The meeting represented the broadest joining of organizations opposed to the government since the 1973 coup that brought Pinochet to power and recalled a similar protest drive three years ago. However, in contrast to the 1983 campaign, the current one is marked by a closer coordination between political parties and activist social groups.
So far, the government has issued no formal reply to the list of the assembly's demands, refusing even to accept a visit from assembly leaders who, in a symbolic gesture last week, simply left a copy of their declaration at the Interior Ministry's reception area.
Significantly missing from the assembly, in addition to farm owners and some trade unions, was big business. Not yet ready to break openly with Pinochet, the industrialists share with the military a view that the opposition is still incapable of guaranteeing a stable government. An economic upturn, brought on by falling interest rates and world oil prices, has made the business community all the more reluctant to take any upsetting political action.

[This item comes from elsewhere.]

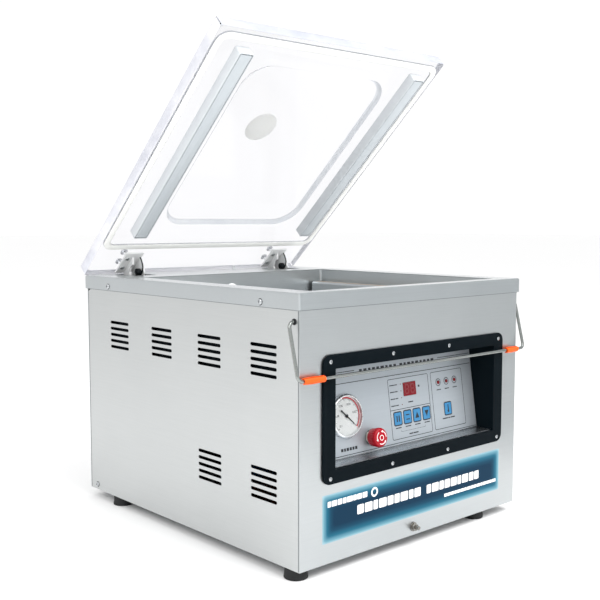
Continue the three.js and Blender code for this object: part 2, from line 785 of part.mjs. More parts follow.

"Politicians have so far been incapable of showing us a clear path," said Jorge Fontaine, president of the Confederation of Production and Commerce. "They've been talking of democracy but they haven't outlined a concrete program."
Right-wing parties oppose the social mobilization strategy. They say such mass demonstrations serve only to antagonize the armed forces and could easily turn violent. Willing to wait until 1989 for Pinochet's removal, the right favors more attempts at dialogue in the meantime. Some conservative politicians have begun floating the notion of a civilian candidate in 1989 named by the junta in a possible compromise between the military, opposition parties and the church.
Chile's right-wing groups took some encouragement in a meeting last week between Interior Minister Ricardo Garcia and the right-of-center National Union Movement, a signatory of the National Accord. Although it was interpreted by some as a government attempt to split the opposition, the meeting was seen by others as a budding effort by Pinochet to ease out of political isolation.